Short task:
Set down exactly, please, each line from the one containing "const car = new THREE.Group();" through the one containing "obj.parent = empty", both lines included, and no other line.

Stored data:

#####

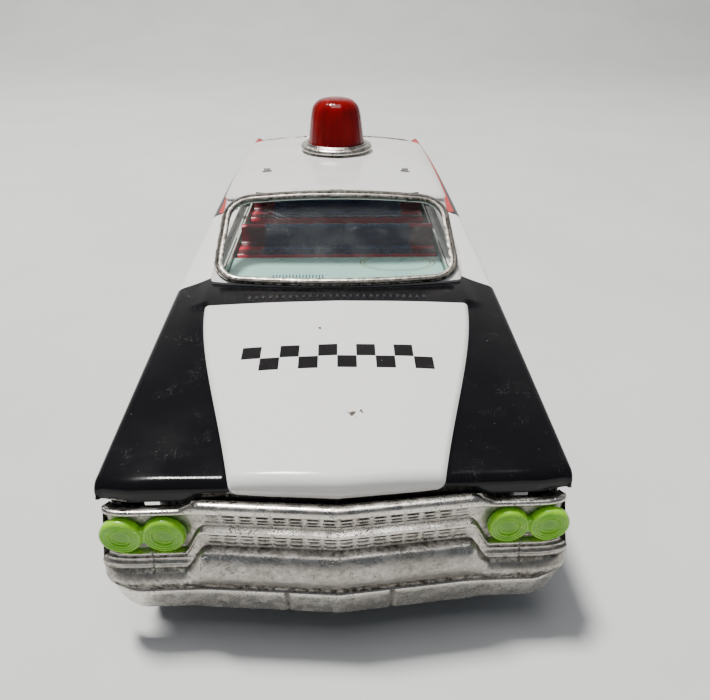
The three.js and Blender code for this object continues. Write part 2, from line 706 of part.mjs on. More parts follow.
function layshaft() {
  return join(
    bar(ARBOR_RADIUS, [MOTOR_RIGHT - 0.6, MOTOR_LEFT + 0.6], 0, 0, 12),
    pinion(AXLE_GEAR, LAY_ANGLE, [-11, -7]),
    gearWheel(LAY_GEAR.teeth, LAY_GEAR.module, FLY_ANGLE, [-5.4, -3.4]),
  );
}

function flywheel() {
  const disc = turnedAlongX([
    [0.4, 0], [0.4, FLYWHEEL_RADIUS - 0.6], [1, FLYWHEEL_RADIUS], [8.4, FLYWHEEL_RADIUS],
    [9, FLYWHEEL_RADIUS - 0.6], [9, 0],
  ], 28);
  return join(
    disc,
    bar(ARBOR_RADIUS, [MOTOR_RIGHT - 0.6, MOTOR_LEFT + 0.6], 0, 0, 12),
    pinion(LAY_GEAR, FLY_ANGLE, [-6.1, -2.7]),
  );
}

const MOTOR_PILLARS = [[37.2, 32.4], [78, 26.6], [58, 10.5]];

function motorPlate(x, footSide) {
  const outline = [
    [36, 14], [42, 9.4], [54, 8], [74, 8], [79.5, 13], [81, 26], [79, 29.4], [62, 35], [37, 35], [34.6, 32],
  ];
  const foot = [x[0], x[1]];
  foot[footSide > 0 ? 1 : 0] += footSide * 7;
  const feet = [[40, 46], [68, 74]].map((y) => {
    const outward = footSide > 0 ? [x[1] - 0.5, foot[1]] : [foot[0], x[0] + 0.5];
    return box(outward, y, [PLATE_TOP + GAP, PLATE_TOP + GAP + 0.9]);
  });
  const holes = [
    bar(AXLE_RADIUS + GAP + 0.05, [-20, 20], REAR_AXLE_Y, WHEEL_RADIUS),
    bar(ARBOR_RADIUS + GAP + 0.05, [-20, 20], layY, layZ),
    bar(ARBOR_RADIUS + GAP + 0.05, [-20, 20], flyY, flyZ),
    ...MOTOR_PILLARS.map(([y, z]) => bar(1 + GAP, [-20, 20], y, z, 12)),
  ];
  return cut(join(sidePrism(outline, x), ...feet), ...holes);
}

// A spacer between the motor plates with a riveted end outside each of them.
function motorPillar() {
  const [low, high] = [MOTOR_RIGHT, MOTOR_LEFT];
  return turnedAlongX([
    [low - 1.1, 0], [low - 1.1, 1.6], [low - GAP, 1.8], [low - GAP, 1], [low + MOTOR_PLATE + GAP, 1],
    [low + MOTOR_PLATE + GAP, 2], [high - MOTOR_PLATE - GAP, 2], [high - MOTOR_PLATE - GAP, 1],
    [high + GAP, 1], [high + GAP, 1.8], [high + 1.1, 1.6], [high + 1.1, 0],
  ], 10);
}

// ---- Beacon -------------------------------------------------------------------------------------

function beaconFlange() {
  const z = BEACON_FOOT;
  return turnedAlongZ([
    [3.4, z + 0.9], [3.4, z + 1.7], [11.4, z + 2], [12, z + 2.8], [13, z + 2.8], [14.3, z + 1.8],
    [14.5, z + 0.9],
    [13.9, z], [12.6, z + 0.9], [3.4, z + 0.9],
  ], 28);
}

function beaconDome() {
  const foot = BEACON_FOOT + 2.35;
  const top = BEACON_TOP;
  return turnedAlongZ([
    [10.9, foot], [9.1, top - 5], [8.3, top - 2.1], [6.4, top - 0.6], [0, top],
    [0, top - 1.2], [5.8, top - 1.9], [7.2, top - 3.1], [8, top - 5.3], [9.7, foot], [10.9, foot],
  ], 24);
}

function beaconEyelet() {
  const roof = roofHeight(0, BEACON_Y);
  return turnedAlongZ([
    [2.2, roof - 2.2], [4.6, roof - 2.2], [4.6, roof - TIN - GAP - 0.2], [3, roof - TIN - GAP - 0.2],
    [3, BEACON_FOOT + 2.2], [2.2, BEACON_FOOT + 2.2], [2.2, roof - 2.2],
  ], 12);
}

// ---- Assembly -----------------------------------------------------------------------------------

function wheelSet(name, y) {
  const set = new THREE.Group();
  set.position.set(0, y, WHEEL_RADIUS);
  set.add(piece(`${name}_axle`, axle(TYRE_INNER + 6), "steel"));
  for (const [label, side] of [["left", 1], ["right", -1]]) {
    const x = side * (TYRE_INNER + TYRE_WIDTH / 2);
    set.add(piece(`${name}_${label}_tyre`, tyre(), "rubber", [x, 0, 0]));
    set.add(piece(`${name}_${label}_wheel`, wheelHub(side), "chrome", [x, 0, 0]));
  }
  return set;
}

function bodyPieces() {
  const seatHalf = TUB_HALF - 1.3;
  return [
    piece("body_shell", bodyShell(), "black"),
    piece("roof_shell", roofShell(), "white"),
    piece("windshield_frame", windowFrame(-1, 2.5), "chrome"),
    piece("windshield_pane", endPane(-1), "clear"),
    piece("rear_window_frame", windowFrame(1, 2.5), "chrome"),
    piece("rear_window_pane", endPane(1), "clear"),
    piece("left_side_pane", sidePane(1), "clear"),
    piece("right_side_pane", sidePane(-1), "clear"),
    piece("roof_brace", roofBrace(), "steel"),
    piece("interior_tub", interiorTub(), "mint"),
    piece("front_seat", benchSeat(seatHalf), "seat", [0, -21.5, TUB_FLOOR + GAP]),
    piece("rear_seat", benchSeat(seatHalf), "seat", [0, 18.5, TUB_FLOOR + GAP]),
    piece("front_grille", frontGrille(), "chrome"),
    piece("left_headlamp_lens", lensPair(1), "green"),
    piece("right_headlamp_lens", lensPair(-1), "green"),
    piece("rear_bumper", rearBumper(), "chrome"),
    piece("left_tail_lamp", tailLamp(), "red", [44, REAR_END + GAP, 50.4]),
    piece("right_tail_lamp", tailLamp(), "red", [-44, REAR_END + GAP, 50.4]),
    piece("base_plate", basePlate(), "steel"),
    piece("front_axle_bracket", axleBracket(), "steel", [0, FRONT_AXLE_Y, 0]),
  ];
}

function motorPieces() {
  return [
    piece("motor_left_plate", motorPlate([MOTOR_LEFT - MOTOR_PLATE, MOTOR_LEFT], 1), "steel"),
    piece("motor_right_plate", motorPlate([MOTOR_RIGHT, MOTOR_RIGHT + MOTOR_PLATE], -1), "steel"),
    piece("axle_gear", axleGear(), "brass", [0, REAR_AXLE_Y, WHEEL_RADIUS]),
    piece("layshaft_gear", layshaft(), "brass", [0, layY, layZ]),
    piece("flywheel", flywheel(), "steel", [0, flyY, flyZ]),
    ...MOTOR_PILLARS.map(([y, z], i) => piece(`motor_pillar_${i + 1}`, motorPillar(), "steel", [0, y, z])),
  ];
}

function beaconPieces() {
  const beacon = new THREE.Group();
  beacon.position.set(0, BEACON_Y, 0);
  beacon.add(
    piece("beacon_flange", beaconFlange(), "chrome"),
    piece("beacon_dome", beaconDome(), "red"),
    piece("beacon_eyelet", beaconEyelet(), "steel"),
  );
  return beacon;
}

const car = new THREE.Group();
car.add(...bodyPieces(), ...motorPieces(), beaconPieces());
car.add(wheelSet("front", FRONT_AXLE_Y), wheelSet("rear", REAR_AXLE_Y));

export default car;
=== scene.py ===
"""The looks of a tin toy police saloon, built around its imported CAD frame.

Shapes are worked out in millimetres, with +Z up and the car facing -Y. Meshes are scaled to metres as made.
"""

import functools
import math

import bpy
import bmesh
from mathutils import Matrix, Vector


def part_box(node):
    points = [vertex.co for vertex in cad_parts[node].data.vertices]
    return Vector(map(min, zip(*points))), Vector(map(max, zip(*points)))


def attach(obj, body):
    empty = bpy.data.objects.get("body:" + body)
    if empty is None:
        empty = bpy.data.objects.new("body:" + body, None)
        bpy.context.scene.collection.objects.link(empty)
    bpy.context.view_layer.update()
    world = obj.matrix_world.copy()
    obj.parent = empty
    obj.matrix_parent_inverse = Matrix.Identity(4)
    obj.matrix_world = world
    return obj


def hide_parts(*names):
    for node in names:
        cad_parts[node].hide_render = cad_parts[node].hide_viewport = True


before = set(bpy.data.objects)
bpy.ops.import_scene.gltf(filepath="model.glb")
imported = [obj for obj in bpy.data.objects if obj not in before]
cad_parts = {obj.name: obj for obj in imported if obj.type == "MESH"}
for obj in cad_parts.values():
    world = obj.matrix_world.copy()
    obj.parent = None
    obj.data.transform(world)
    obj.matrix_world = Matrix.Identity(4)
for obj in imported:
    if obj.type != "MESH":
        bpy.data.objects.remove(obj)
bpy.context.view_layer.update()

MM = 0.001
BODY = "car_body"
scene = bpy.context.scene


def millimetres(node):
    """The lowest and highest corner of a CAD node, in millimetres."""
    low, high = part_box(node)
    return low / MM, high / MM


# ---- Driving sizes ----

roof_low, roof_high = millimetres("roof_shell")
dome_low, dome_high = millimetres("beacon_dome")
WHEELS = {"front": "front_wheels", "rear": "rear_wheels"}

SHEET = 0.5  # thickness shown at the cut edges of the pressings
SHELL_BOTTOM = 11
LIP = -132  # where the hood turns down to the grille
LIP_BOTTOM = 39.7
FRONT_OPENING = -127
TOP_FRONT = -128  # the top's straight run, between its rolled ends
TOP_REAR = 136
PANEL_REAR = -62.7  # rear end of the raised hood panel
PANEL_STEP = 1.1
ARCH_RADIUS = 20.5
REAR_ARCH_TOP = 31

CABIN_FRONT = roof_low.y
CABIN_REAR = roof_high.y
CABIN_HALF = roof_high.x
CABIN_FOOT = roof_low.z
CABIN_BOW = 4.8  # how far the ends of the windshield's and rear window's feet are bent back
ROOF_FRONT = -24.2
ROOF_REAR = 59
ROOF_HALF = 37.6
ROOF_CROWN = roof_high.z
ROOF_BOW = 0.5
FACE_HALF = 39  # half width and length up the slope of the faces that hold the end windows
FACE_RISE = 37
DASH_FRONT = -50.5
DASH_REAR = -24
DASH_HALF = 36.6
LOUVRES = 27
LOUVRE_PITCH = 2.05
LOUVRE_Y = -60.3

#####

Written solution:
const car = new THREE.Group();
car.add(...bodyPieces(), ...motorPieces(), beaconPieces());
car.add(wheelSet("front", FRONT_AXLE_Y), wheelSet("rear", REAR_AXLE_Y));

export default car;
=== scene.py ===
"""The looks of a tin toy police saloon, built around its imported CAD frame.

Shapes are worked out in millimetres, with +Z up and the car facing -Y. Meshes are scaled to metres as made.
"""

import functools
import math

import bpy
import bmesh
from mathutils import Matrix, Vector


def part_box(node):
    points = [vertex.co for vertex in cad_parts[node].data.vertices]
    return Vector(map(min, zip(*points))), Vector(map(max, zip(*points)))


def attach(obj, body):
    empty = bpy.data.objects.get("body:" + body)
    if empty is None:
        empty = bpy.data.objects.new("body:" + body, None)
        bpy.context.scene.collection.objects.link(empty)
    bpy.context.view_layer.update()
    world = obj.matrix_world.copy()
    obj.parent = empty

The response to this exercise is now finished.